Task to complete: In the data that follows, find the line containing "Recreate this object"; then quote that line and every line after it, exactly, through the last one.

Entries with model source code

---+---

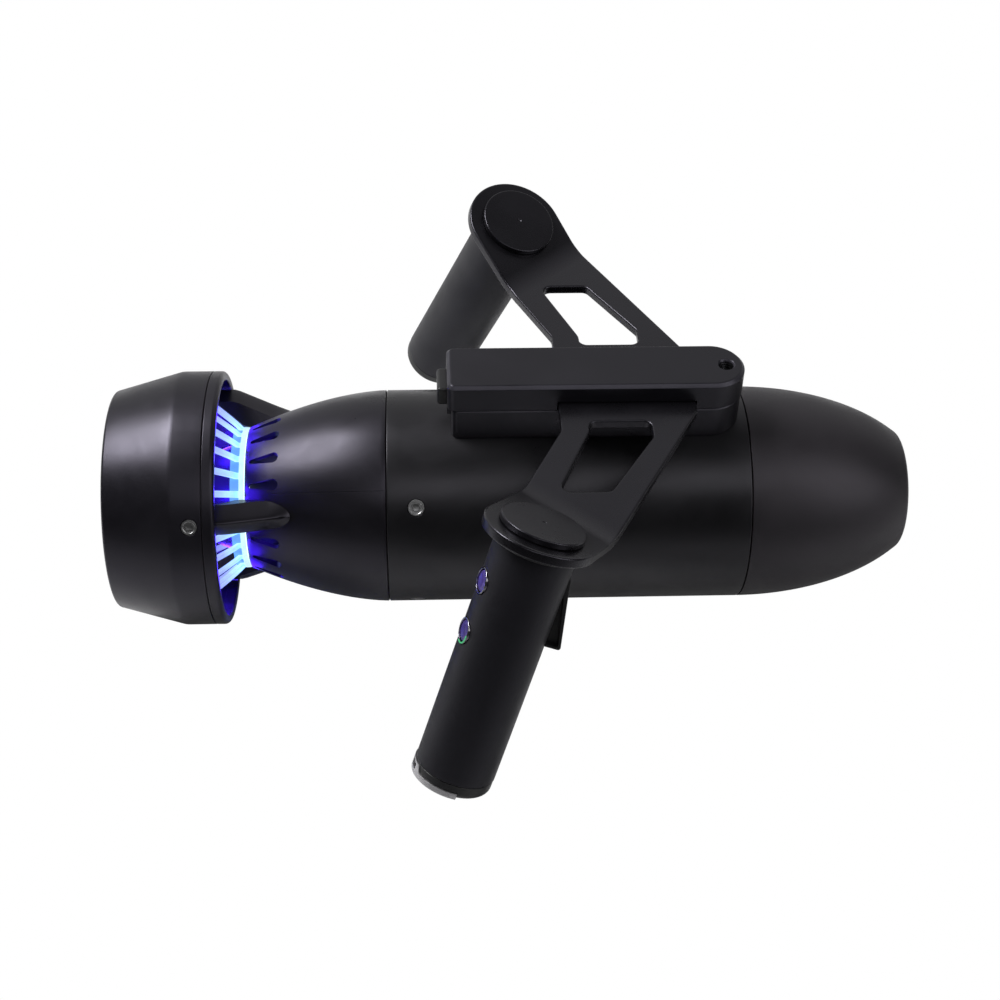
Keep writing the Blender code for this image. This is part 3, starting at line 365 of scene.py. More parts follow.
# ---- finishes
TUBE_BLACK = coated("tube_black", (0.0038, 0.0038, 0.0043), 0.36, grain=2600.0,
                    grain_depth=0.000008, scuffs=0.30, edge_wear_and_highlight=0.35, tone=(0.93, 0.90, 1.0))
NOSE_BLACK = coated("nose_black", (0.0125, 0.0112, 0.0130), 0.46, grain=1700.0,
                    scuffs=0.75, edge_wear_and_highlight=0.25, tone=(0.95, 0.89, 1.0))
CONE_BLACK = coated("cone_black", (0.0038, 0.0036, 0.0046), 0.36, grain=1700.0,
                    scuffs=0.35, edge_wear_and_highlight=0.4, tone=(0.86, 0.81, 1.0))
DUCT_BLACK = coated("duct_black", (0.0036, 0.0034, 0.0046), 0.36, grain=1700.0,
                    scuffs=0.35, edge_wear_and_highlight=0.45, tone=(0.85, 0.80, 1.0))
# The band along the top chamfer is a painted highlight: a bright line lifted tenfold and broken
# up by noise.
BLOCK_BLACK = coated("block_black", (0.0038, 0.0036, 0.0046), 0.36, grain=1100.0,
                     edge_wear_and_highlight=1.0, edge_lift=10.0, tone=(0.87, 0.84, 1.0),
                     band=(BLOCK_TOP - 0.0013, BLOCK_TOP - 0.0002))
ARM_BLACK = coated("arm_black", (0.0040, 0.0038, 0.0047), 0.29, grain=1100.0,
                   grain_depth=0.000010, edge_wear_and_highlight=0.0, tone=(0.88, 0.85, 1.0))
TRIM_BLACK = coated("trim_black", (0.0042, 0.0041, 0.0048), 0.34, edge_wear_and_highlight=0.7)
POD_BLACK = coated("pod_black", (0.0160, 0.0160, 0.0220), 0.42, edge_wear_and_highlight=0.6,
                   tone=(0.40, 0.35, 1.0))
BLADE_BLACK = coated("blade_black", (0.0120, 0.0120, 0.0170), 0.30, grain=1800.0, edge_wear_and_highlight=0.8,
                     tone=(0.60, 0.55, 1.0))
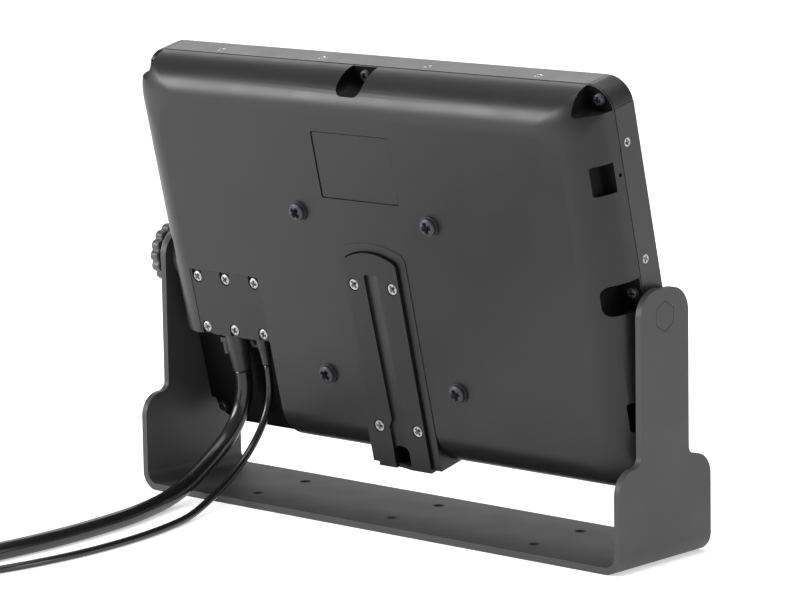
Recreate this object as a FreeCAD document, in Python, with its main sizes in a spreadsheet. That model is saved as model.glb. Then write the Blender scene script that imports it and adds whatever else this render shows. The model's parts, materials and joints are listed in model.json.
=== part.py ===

---+---

Solution to this task:
Recreate this object as a FreeCAD document, in Python, with its main sizes in a spreadsheet. That model is saved as model.glb. Then write the Blender scene script that imports it and adds whatever else this render shows. The model's parts, materials and joints are listed in model.json.
=== part.py ===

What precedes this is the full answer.